Now comes the hard part. The next three to five years will be a difficult slog through the bureaucracy of national and international sports, with battles on several fronts. The coalition will have to wow the USOC, and after it the IOC, while also selling the local populace on this grand idea and simultaneously raising funds to pay for the groundwork.

Though the coalition has already been chipping away at the task for seven years, the push began in earnest last Friday when Killoran led a five-person advance party to Vancouver to observe and schmooze. The group included Nancy Cushing, widow of Alex Cushing, the man who helped shepherd the 1960 Games to Squaw Valley.

Killoran and Nevada Lt. Gov. Brian Krolicki, chairman of the coalition, believe their area has clear advantages over other potential U.S. sites, which are likely to include Denver and may also be joined by Boseman, Mont., and Salt Lake City.

You can start with Tahoe's renowned physical beauty, and add the possibility of ideal weather.
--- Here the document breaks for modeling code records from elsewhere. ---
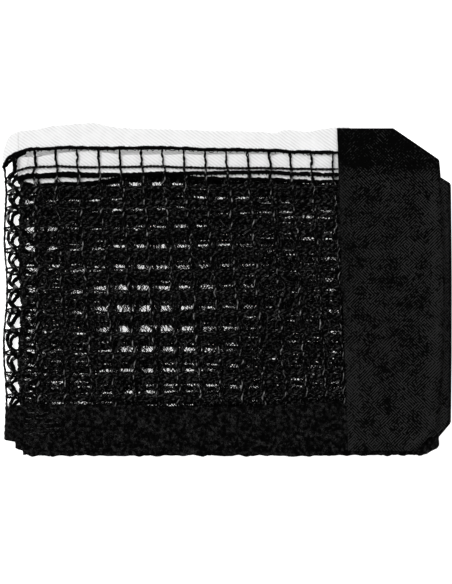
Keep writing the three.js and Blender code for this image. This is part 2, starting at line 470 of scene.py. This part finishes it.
def noise(material, vector, size, detail=3.0, distortion=0.0):
    """Noise with grains of about one size."""
    inputs = {"Vector": vector, "Scale": 1 / size, "Detail": detail, "Distortion": distortion}
    return add_node(material, "ShaderNodeTexNoise", inputs).outputs["Fac"]


def ridges(material, vector, pitch, turn, distortion=0.6):
    """Straight ridges a pitch apart, turned about Z."""
    turned = add_node(material, "ShaderNodeMapping", {"Vector": vector, "Rotation": (0, 0, turn)})
    inputs = {
        "Vector": turned.outputs["Vector"],
        "Scale": math.pi / 10 / pitch,
        "Distortion": distortion,
        "Detail": 1.0,
    }
    return add_node(material, "ShaderNodeTexWave", inputs, bands_direction="X").outputs["Fac"]


def combine(material, operation, a, b):
    return add_node(material, "ShaderNodeMath", {0: a, 1: b}, operation=operation).outputs["Value"]


def yarn_material(name, dark, light, size, low):
    """Spun yarn: uneven in colour, with fine fibres. Light spots are about one size."""
    material = new_material(name, dark, roughness=0.9, shine=0.025)
    vector = place(material)
    add_color(material, noise(material, vector, size), dark, light, low, high=0.7)
    add_bump(material, noise(material, vector, 0.35 * MM), strength=0.7, distance=0.1 * MM)
    return material


def tape_material():
    """White cotton tape in a plain weave."""
    material = new_material("white_cotton_tape", 0.8, roughness=0.9, shine=0.2)
    vector = place(material)
    warp = ridges(material, vector, 0.62 * MM, math.radians(8))
    weft = ridges(material, vector, 0.55 * MM, math.radians(98))
    weave = combine(material, "MULTIPLY", warp, weft)
    add_bump(material, weave, strength=0.5, distance=0.12 * MM)
    slant = ridges(material, vector, 1.3 * MM, math.radians(-55), distortion=1.5)
    shade = combine(material, "MULTIPLY", slant, noise(material, vector, 5 * MM, detail=4.0))
    add_color(material, shade, first=0.86, last=0.71, low=0.1, high=0.6)
    return material


def knit_material():
    """Dense black warp knit, with the fibres of its stitches tangled."""
    material = new_material("black_warp_knit", 0.004, roughness=0.9, shine=0.03)
    vector = place(material)
    wales = ridges(material, vector, 1.05 * MM, 0, distortion=2.0)
    courses = ridges(material, vector, 0.8 * MM, math.pi / 2, distortion=2.0)
    stitches = combine(material, "MULTIPLY", wales, courses)
    fuzz = noise(material, vector, 0.9 * MM, detail=3.0, distortion=2.5)
    height = combine(material, "ADD", stitches, fuzz)
    add_bump(material, height, strength=0.8, distance=0.2 * MM)
    tangle = combine(material, "ABSOLUTE", combine(material, "SUBTRACT", fuzz, 0.5), 0)
    speckle = noise(material, vector, 1.6 * MM, detail=2.0)
    bright = combine(material, "SUBTRACT", speckle, combine(material, "MULTIPLY", tangle, 4.0))
    add_color(material, bright, first=0.0002, last=0.035, low=0.36, high=0.64)
    return material


def twill_material():
    """Black polyester twill. Its ribs run both ways in patches. Its upper end is darker with faint ribs, a
    painted shade where it slopes away from the light, and its edges get a painted highlight beside the
    fold and on the seam.
    """
    material = new_material("black_twill", 0.006, roughness=0.8, shine=0.03)
    vector = place(material)
    rising = ridges(material, vector, 1.02 * MM, math.radians(45))
    falling = ridges(material, vector, 1.02 * MM, math.radians(-45))
    patches = noise(material, vector, 5 * MM, detail=4.0, distortion=0.5)
    share = add_node(
        material, "ShaderNodeMapRange", {"Value": patches, "From Min": 0.42, "From Max": 0.58}
    ).outputs["Result"]
    difference = combine(material, "SUBTRACT", rising, falling)
    weave = combine(material, "ADD", falling, combine(material, "MULTIPLY", difference, share))
    add_bump(material, weave, strength=0.7, distance=0.12 * MM)
    # painted shade: the twill's colour is darker towards its upper end, where it slopes away from the
    # light
    height = add_node(material, "ShaderNodeSeparateXYZ", {"Vector": vector}).outputs["Y"]
    painted_top_shade = add_node(
        material,
        "ShaderNodeMapRange",
        {"Value": height, "From Min": SHADED_TOP_Y, "From Max": SHADED_TOP_Y - 9 * MM, "To Min": 0.55},
    ).outputs["Result"]
    # painted highlight: the colour is lighter beside the sleeve's rounded fold and on its seam's lower
    # half; with the painted shade above, it scales the weave's colour
    painted_edge_sheen = add_node(material, "ShaderNodeAttribute", attribute_name=PAINTED_EDGE_SHEEN).outputs["Fac"]
    painted_light = combine(material, "ADD", painted_top_shade, painted_edge_sheen)
    clouds = noise(material, vector, 8 * MM, detail=4.0)
    sparkle = noise(material, vector, 1.1 * MM, detail=2.0)
    squared = combine(material, "MULTIPLY", sparkle, sparkle)
    uneven = combine(material, "MULTIPLY", combine(material, "MULTIPLY", clouds, squared), 10.0)
    lit_weave = combine(material, "MULTIPLY", weave, combine(material, "MULTIPLY", painted_light, uneven))
    add_color(material, lit_weave, first=0.0002, last=0.0175, low=0.62, high=1.5)
    return material


MATERIALS = {
    "dark": yarn_material("black_yarn", 0.0002, 0.0025, size=1.1 * MM, low=0.35),
    "middle": yarn_material("charcoal_yarn", 0.0012, 0.07, size=1.1 * MM, low=0.47),
    # painted highlight: a lighter yarn for the uppermost strands, in place of the light they catch
    "light": yarn_material("yarn_painted_glint", 0.003, 0.26, size=2.0 * MM, low=0.47),
    "tape": tape_material(),
    "knit": knit_material(),
    "twill": twill_material(),
}
YARNS = [MATERIALS["dark"], MATERIALS["middle"], MATERIALS["light"]]
DARK, MIDDLE, LIGHT = range(3)

# ---------------------------------------------------------------------------------------------
# The net: its stretches between the left folds, and the left folds
# ---------------------------------------------------------------------------------------------

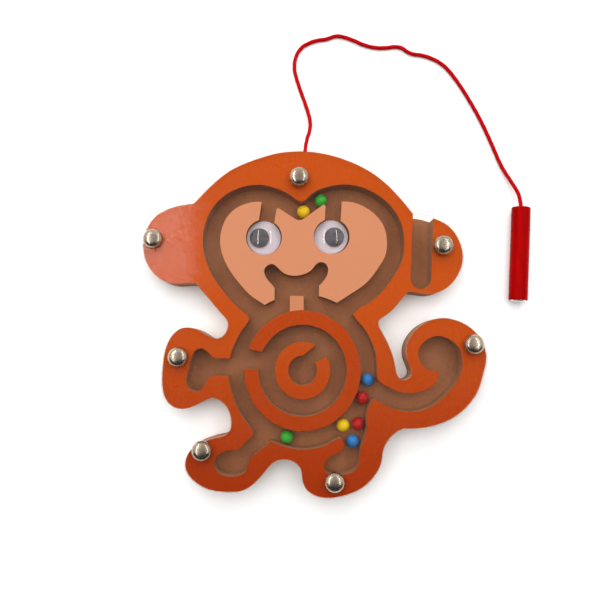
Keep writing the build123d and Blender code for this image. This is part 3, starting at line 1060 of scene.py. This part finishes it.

It was 70 degrees in Reno last week, though the snow pack at Squaw Valley was reported at a robust 110 inches. Also high on the list is a huge population base within a few hours' drive — something that even Salt Lake, which wound up with a reported $76 million profit over its $3 billion budget in 2002 — could not boast.

The potential venues in the area are solid. Killoran talks about Mackay Stadium at the University of Nevada Reno and Aces Ballpark, the city's new Triple-A baseball stadium, as candidates for ceremonies. It has been said that no Northern Sierra facility has enough vertical descent to create a top-flight men's downhill ski run, but the other events should be easily accommodated at resorts on either side of the stateline.

Another important factor that should score high marks for Tahoe: hotel accommodations.

“We already have more rooms now than Rio de Janeiro has planned for the Summer Games in 2016,” said Killoran, a former TV news director who has lived in Reno for almost 30 years. “Take it out to Sacramento and you're talking about 70,000 rooms. We just did a survey three months ago. And that's not counting people opening up their houses for temporary rentals.”

Of course, opposition will emerge. The Olympic influx — estimates in Vancouver are running as high as 300,000 visitors — is certain to bring traffic, noise and litter. Even more fundamental, the coalition will have to convince environmental groups that the events won't have a lasting negative impact on the natural setting.

“I'm not sure right now if we even have the venues for the Winter Olympics,” said Carla Ennis, a member of several environmental groups in the Tahoe area. “Even though we have wonderful ski resorts, the kind of venues and infrastructure necessary for that sort of project are something that can be really, really hard on the environment. ... We have no choice but to listen. But I think the environmental community is very, very wary.”

Killoran said he is looking forward to working with groups like the League to Save Lake Tahoe and the local chapter of the Sierra Club.

“Brian Krolicki maintains that if we can't put forth a bid that is economically and environmentally sound, then we won't make a bid,” Killoran said. “I live here. I don't want a project that will damage the environment.”

Part of the appeal of staging the Olympics in your back yard is that while the guests eventually go away, the improvements made to the yard can last for decades. Projects started for the Squaw Valley Games in 1960 — such as development of the Reno airport, stretches of Interstate 80 and the Spooner Summit area at Incline Village, Nev. — remain in operation.

“That legacy continues to thrive here,” Krolicki said. “It was a transformational event 50 years ago, and we still benefit through improvements to the infrastructure, to the airport. We believe this is something that can propel us forward.”

At the Silver Peak Grill and Taproom in downtown Reno, twentysomething residents Dave Price and Jenny Hartwig recently sat at the bar for dinner and Olympic TV. Both sounded eager for a shot at the Winter Games.

“I could see Reno really boom with that,” said Hartwig, who grew up in Alameda. “There's so much to offer down here, and it would be a lot of fun.”

Price, an avid skier who works at Squaw Valley, believes Reno is in a transition stage, as the hard-hit gaming industry slowly gives way to outdoor recreation and ecotourism. He's all for it, and believes the Olympics could hasten the transformation.

“I think it has potential to be like the Denver of the West,” he said. “But we're a hell of a lot closer to way more ski resorts. You fly into Denver, and you have to drive at least an hour and a half to get to the good resorts.”

If the majority of Reno residents come to feel like Price and Hartwig do, it will make the California-Nevada Olympics a real possibility. It remains to be seen whether Jon Killoran can win them over in five years.